I Hereby Resolve
The fruits of a careful examination of the preceding year, presented here as statements of resolve for the coming year …
1) Stop killing hobos
2) Reduce my intake of dietary salts
The fruits of a careful examination of the preceding year, presented here as statements of resolve for the coming year …
1) Stop killing hobos
2) Reduce my intake of dietary salts
We should have known the kind of year it would be when we rang it in by going to bed at 9:30. Ash was sick with the flu and had to work on New Year’s Day (a Sunday), so the partying was left to the youngsters. We never felt so uncool. (And whether we admit it or not, cool still has some currency around here, so it was kind of depressing.)

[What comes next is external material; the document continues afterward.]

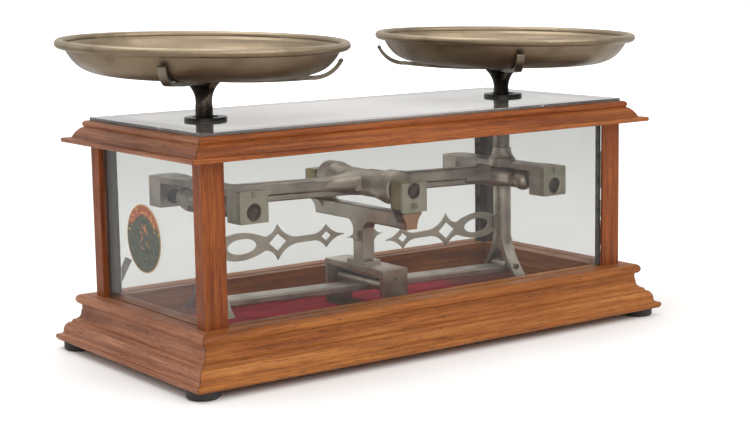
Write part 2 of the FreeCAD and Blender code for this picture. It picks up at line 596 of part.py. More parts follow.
# ---- rest position --------------------------------------------------------
BEAM_PARTS = ("beam_casting", "centre_knives", "left_knives", "right_knives")
CARRIER_PARTS = ("carrier_frame", "stem", "spider", "cover", "bearings", "block_screw",
                 "pointer", "pointer_screws", "pan")
PEDESTAL_PARTS = ("pedestal_base", "pedestal_column", "centre_blocks", "centre_covers",
                  "centre_bearings", "centre_block_screws", "index_points", "pedestal_screws")


def set_rest_tilt():
    """Turn beam and stay about their pivots and carry each carrier and pan along upright."""
    angle = math.radians(TILT)
    for name in BEAM_PARTS:
        parts[name].rotate(V(0, 0, KNIFE_Z), Y_AXIS, TILT)
    parts["stay"].rotate(V(0, 0, STAY_Z), Y_AXIS, TILT)
    for side, sx in SIDES.items():
        place = V(sx * ARM * math.cos(angle), 0, -sx * ARM * math.sin(angle))
        for item in CARRIER_PARTS:
            parts[f"{side}_{item}"].translate(place)


def move_to_centre_plane():
    names = list(BEAM_PARTS + PEDESTAL_PARTS) + ["stay"]
    names += [f"{side}_{item}" for side in SIDES for item in CARRIER_PARTS]
    for name in names:
        parts[name].translate(V(0, MECHANISM_Y, 0))


def main():
    case()
    glazing()
    pedestal()
    beam()
    stay()
    for side in SIDES:
        carrier(side)
    set_rest_tilt()
    move_to_centre_plane()
    os.makedirs("parts", exist_ok=True)
    for name, shape in parts.items():
        shape.exportStep(f"parts/{name}.step")
    print(len(parts), "parts")


main()
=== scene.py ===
"""Looks for the glazed counter scale: materials, velvet lining, printed transfer, light and camera."""

import math

import bmesh
import bpy
from mathutils import Matrix, Vector, noise

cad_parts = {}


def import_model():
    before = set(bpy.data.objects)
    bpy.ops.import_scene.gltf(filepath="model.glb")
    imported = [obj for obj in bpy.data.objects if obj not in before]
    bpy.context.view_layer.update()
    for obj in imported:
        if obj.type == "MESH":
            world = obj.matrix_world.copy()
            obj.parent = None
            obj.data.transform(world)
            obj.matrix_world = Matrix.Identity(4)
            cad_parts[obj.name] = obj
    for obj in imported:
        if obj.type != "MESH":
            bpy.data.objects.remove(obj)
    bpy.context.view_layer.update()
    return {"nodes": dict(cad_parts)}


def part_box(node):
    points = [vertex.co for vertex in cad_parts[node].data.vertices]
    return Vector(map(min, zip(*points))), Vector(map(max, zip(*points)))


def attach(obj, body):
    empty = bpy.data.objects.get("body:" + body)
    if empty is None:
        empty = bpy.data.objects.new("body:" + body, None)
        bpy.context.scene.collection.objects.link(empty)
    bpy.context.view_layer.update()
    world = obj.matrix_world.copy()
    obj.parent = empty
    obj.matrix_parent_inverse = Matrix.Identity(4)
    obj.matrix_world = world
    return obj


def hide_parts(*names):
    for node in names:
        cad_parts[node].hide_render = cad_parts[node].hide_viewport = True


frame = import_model()
NODES = frame["nodes"]

# ---- colours (linear) ------------------------------------------------------
# Woods: dark, middle and light streaks.
FRONT = ((0.140, 0.037, 0.008), (0.335, 0.108, 0.024), (0.480, 0.188, 0.047))
RAIL = ((0.120, 0.027, 0.006), (0.295, 0.080, 0.018), (0.410, 0.138, 0.034))
POST = ((0.092, 0.019, 0.005), (0.245, 0.060, 0.013), (0.350, 0.105, 0.025))
# Left end copy: greyer and paler than the front, painted sheen from light glancing off the left ends.
LEFT_END_PAINTED_SHEEN = ((0.150, 0.048, 0.022), (0.330, 0.128, 0.062), (0.450, 0.200, 0.105))
FLOOR_WOOD = ((0.09, 0.045, 0.02), (0.19, 0.10, 0.05), (0.30, 0.17, 0.09))
MITRE_LINE = (0.03, 0.010, 0.005)
GRIME = ((0.030, 0.031, 0.028), (0.085, 0.082, 0.072))

# Metals whose colour is built up in layers; a pair is the two colours of the clouding.
BARE_COPPER = (0.36, 0.165, 0.085)
BRASS = ((0.255, 0.210, 0.150), (0.185, 0.150, 0.104))
BRASS_STAIN = (0.13, 0.085, 0.05)
BRASS_FRESH = (0.34, 0.275, 0.175)
BRASS_LINE = (0.11, 0.088, 0.058)
BRASS_PIT = (0.08, 0.06, 0.04)
# Painted shade and light on the pans: the first darkens faces turned down, the second brightens faces
# turned up.
BRASS_PAINTED_UNDERSIDE_SHADE, BRASS_PAINTED_BOWL_LIGHT = (0.74, 0.66, 0.58), (1.34, 1.29, 1.24)
STEM_NICKEL = ((0.27, 0.24, 0.20), (0.17, 0.155, 0.13))
STEM_BLACK = ((0.014, 0.012, 0.011), (0.045, 0.036, 0.030))
STEM_RUBBED = (0.34, 0.27, 0.20)

# Glass, velvet and the transfer.
GLASS_TINT, GLASS_SHADE = (0.905, 0.91, 0.90), (0.9, 0.92, 0.91)
DUST = (0.62, 0.60, 0.57)
VELVET = ((0.38, 0.008, 0.026), (0.60, 0.018, 0.050))
VELVET_ROOTS = (0.14, 0.006, 0.018)
VELVET_BROWN = (0.10, 0.055, 0.035)
VELVET_SHEEN = (0.95, 0.12, 0.18)
TRANSFER_GROUND = ((0.020, 0.026, 0.019), (0.070, 0.082, 0.056))
TRANSFER_RINGS = (0.110, 0.105, 0.060)
TRANSFER_HEART = (0.50, 0.19, 0.05)
TRANSFER_ARC = (0.34, 0.060, 0.020)
TRANSFER_GILT, TRANSFER_RIM = (0.60, 0.36, 0.09), (0.46, 0.26, 0.06)

# Stage. The floor is a little darker through the panes, as it is behind old glass.
WHITE, WARM_WHITE = (1.0, 1.0, 1.0), (1.0, 0.985, 0.96)
SKY = (1.0, 0.995, 0.985)
FLOOR_PALE = ((0.93, 0.93, 0.93), (0.955, 0.955, 0.955))
FLOOR_THROUGH_GLASS = (0.63, 0.63, 0.62)

# ---- sizes (metres) --------------------------------------------------------
# The velvet turns brown between these two values of x.
BROWN_FROM, BROWN_TO = 0.112, 0.135
VELVET_THICKNESS = 0.0006
VELVET_GRID = 0.004
VELVET_INSET = 0.0006
VELVET_HOLE_GAP = 0.0004
VELVET_HEIGHT, VELVET_WAVE = 0.00045, 0.00022
# Plating is worn to copper this far in from the front end of the pedestal's cross bar.
COPPER_DEPTH = 0.008
# The floor's half width, and the distances over which it fades to white.
FLOOR_HALF = 6.0
FLOOR_NEAR, FLOOR_FAR = 0.9, 2.6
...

Two-Thousand and Six has been The Year of Growing Pains. Granted, there have been some bright spots. We wrote and published a book (out next month), which is pretty incredible, considering neither one of us have graduated from college and we’ve started talking in chatspeak. (At first it was just to be funny, and now we’re just lazy. STFU!) Our housechurch kicks ass…learning to be church rather than do church has been a difficult and rewarding journey. I got a new job in the company I’ve worked at for almost 3 years, and finally realize that people who say “I love my job!” aren’t just being polite. We got a dog. Stephen King came out with his best book since The Stand. The Democrats won back Congress (but we’ll see if they make any good use of it).
On the flip side, though…I started back to school in the summer to finish the degree I don’t have, and dropped out due to a pesky little emotional breakdown. Money’s been tight. Having a dog and no yard has been a bit trickier than we imagined. Ash’s work situation has had some pretty serious hills and valleys (and the valleys have been deeper than the hills have been high). The world got even funkier than it was in 2005. James Brown died. One of the top-charting songs of the year was a catchy, horrifying little ditty called “Smack That.” (Me: “Did he just say ’till you get sore’???” Ash: “Yep.”)

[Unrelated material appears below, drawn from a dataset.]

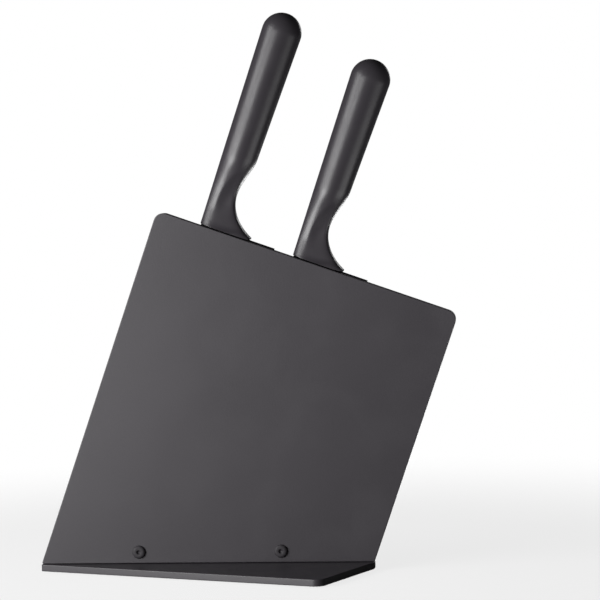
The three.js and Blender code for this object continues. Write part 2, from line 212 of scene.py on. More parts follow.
def turned(name, profile, matrix, sides=64):
    """A solid of revolution about z, from [radius, z] points that leave out the axis."""
    rings = [
        [
            (radius * math.cos(a), radius * math.sin(a), z)
            for a in (2 * math.pi * side / sides for side in range(sides))
        ]
        for radius, z in profile
    ]
    return mesh_object(name, *loft(rings), matrix)


def block(name, low, high, matrix):
    """A box between two corners of a local frame, used as a cutter or joined to another piece."""
    xs, ys, zs = zip(low, high)
    rings = [
        [(xs[0], ys[0], z), (xs[1], ys[0], z), (xs[1], ys[1], z), (xs[0], ys[1], z)] for z in zs
    ]
    return mesh_object(name, *loft(rings), matrix)


def boolean(piece, tools, operation):
    """Joins tools to a piece or cuts them out of it, and removes them."""
    for tool in tools:
        modifier = piece.modifiers.new(operation.lower(), "BOOLEAN")
        modifier.operation = operation
        modifier.solver = "EXACT"
        modifier.object = tool
    graph = bpy.context.evaluated_depsgraph_get()
    shaped = bpy.data.meshes.new_from_object(piece.evaluated_get(graph))
    piece.modifiers.clear()
    piece.data = shaped
    for tool in tools:
        bpy.data.objects.remove(tool)


SOFT_ANGLE = math.radians(40)  # edges that turn by more than this are rounded


def soften(piece, width, segments=3):
    """Rounds the edges of a piece, and returns the modifier that does it."""
    modifier = piece.modifiers.new("soft edges", "BEVEL")
    modifier.width = width
    modifier.segments = segments
    modifier.limit_method = "ANGLE"
    modifier.angle_limit = SOFT_ANGLE
    modifier.use_clamp_overlap = True
    return modifier


def soften_long_edges(piece, width, shortest):
    """Joins the faces that lie in one plane, and rounds the outer edges that are long enough."""
    work = bmesh.new()
    work.from_mesh(piece.data)
    bmesh.ops.remove_doubles(work, verts=work.verts, dist=0.005 * MM)
    in_plane = math.radians(0.5)
    bmesh.ops.dissolve_limit(work, angle_limit=in_plane, verts=work.verts, edges=work.edges)
    weight = work.edges.layers.float.new("bevel_weight_edge")
    for edge in work.edges:
        outer = edge.is_manifold and edge.is_convex and edge.calc_face_angle() > SOFT_ANGLE
        edge[weight] = 1.0 if outer and edge.calc_length() > shortest else 0.0
    work.to_mesh(piece.data)
    work.free()
    soften(piece, width).limit_method = "WEIGHT"


def finish_piece(piece, material, body, slot, *nodes):
    """Shades a new piece, gives it its material, hangs it under its body, and hides the CAD nodes it
    stands in for.
    """
    piece.data.materials.clear()
    piece.data.materials.append(material)
    piece.data.shade_smooth()
    shading = piece.modifiers.new("even shading", "WEIGHTED_NORMAL")
    shading.weight = 80
    shading.keep_sharp = True
    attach(piece, body)
    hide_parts(*nodes)


# ---------------------------------------------------------------- material building
class Surface:
    """A Principled material whose colour, roughness and bump are built from nodes."""

    def __init__(self, name):
        self.material = bpy.data.materials.new(name)
        self.material.use_nodes = True
        self.tree = self.material.node_tree
        self.shader = self.tree.nodes["Principled BSDF"]
        self.place = self.node("ShaderNodeTexCoord").outputs["Object"]
        self.relief = None

    def node(self, kind, inputs=None, **attributes):
        made = self.tree.nodes.new(kind)
        for key, value in attributes.items():
            setattr(made, key, value)
        for key, value in (inputs or {}).items():
            self.feed(made.inputs[key], value)
        return made

    def feed(self, socket, value):
        if isinstance(value, bpy.types.NodeSocket):
            self.tree.links.new(value, socket)
        else:
            socket.default_value = value

    def math(self, operation, a, b):
        return self.node("ShaderNodeMath", {0: a, 1: b}, operation=operation).outputs[0]

    def stretched(self, scale):
        """Object coordinates with each axis scaled by its own factor."""
        mapping = self.node("ShaderNodeMapping", {"Vector": self.place, "Scale": scale})
        return mapping.outputs[0]

    def noise(self, size, detail=3.0, roughness=0.5, place=None, distortion=0.0):
        """Noise from 0 to 1 whose lumps are about the given size across."""
        made = self.node(
            "ShaderNodeTexNoise",
            {
                "Vector": place or self.place,
                "Scale": 1 / size,
                "Detail": detail,
                "Roughness": roughness,
                "Distortion": distortion,
            },
        )
        return made.outputs[0]

    def pits(self, size):
        """Smooth cell distance, 0 in the middle of each cell."""
        made = self.node(
            "ShaderNodeTexVoronoi",
            {"Vector": self.place, "Scale": 1 / size, "Smoothness": 0.6},
            feature="SMOOTH_F1",
        )
        return made.outputs["Distance"]

    def ramp(self, value, low, high, to_low=0.0, to_high=1.0):
        """A value from low to high mapped smoothly to another range."""
        made = self.node(
            "ShaderNodeMapRange",
            {"Value": value, 1: low, 2: high, 3: to_low, 4: to_high},
            interpolation_type="SMOOTHSTEP",
        )
        return made.outputs[0]

    def blend(self, factor, first, second):
        """A colour between two, the second where the factor is 1."""
        made = self.node("ShaderNodeMix", {0: factor, 6: first, 7: second}, data_type="RGBA")
        return made.outputs[2]

    def bump(self, height, distance):
        """Adds a layer of relief to the ones already there."""
        inputs = {"Height": height, "Distance": distance, "Strength": 1.0}
        if self.relief is not None:
            inputs["Normal"] = self.relief
        self.relief = self.node("ShaderNodeBump", inputs).outputs[0]

    def edges(self, radius):
        """0 on flat stretches, rising to 1 where the surface turns within the radius."""
        rounded = self.node("ShaderNodeBevel", {"Radius": radius}, samples=4).outputs[0]
        normal = self.node("ShaderNodeNewGeometry").outputs["Normal"]
        pair = {0: rounded, 1: normal}
        likeness = self.node("ShaderNodeVectorMath", pair, operation="DOT_PRODUCT")
        return self.ramp(likeness.outputs["Value"], 0.995, 0.90)

    def close(self, colour, roughness, **constants):
        """Connects the results, and sets the shader's constant inputs."""
        self.feed(self.shader.inputs["Base Color"], colour)
        self.feed(self.shader.inputs["Roughness"], roughness)
        if self.relief is not None:
            self.feed(self.shader.inputs["Normal"], self.relief)
        for key, value in constants.items():
            self.shader.inputs[key.replace("_", " ")].default_value = value
        return self.material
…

All in all, I’m not sorry to see 2006 head on out. Buh-bye. Here’s to 2007: The Year of Painless Maturity.
Happy New Year, my friends. May you be richly blessed.
Have a lovely New Year’s celebration, everyone. As with Christmas, also celebrated with my parents, this will be a dry night for me, my husband, brother, sister-in-law (who’s breastfeeding and we all, by unwritten rule, cheerfully go without until we get Oz eating not-made-by-Elizabeth food) and parents, who are natural teetotallers (the notable exception being when they used to visit whatever Episcopalian church R. and I attended, stared nervously at the common cup and invariably coughed and spluttered when they rediscovered the ‘Pisco’s scorn for grape juice).
However, Mom and Dad ARE ensconced in a hotel nearly at the base of the Space Needle, which means we’re going to 1. celebrate the New Year in our beloved city, at least, and not Spokane, and 2. we’re going to see killer fireworks close up in comfort and relative safety. Not to mention getting high as kites on Martinelli’s. Oh yeah.
Aly, you and Bryan have changed our lives in many ways, and have especially felt close this year. I feel sure that if you moved to Seattle all your troubles would melt away as ours did, and honestly, there’s more sun here than these web-feet let on.
Love to you all. I love talking to you every day.
Cerise
Chad 1:42 am on 1 January 2007 Permalink
This works out well, because hobo murder is actually something I was thinking about picking up this year, as well as parasailing.
Happy 2007!
Bobby 7:41 am on 1 January 2007 Permalink
I actually have been considering becoming a hobo for a while, you know, for the job security. And I don’t think hitching a train is as hard as it looks. But it looks like I’ll have to put it off another year (you hear that IRS? My life could be endangered!).
Dave 11:35 am on 1 January 2007 Permalink
Parasailing? I do hope you are using the correct prefix and not the one that means “not quite” as in paralegal, not quite an attorney or paramedic, not quite a doctor. I surly wouldn’t want anyone trying “not quite sailing” especially considering it is done in the sky. That might just hurt. Maybe you should take up parahoboing… in my house we call that just bummin ‘round the house. (no jumping trains)
Chad 12:19 pm on 1 January 2007 Permalink
I’m reconsidering. ParaBlogging. That’s the ticket.
Sharolyn 8:13 pm on 1 January 2007 Permalink
Name the movie.
(not an exact quote.)
“The only reason he attended oboe lessons is that he misunderstood. He thought they were hobo lessons.”
Sharolyn 8:56 pm on 1 January 2007 Permalink
Do you resolve to bring back taglines?
michael lee 9:11 pm on 1 January 2007 Permalink
Is that pretty much the overwhelming consensus of the people, at this point?
My only issue is that I don’t know of a good place to put them. I’m trying to keep the design clean and uncluttered, and it seems like dropping a line of text somewhere in the header would just wreck that.
Anybody know any good designers who want to take a crack at building a custom site for us, so that Sharolyn can have her taglines back?
Morphea 11:12 am on 2 January 2007 Permalink
Michael: yes. I don’t care how, just do it. Please. Your humor is too good not to.
Sharolyn: Um. Royal Tenenbaums?
Cerise
Sharolyn 12:57 pm on 2 January 2007 Permalink
Sabrina (1995)
I saw it with some peeps from Addison Rd.
Maybe it was more meaningful to me than them.
Kinda like taglines.
(Only kidding! Mike, I appreciate all you do, and will continue to whatever you decide.)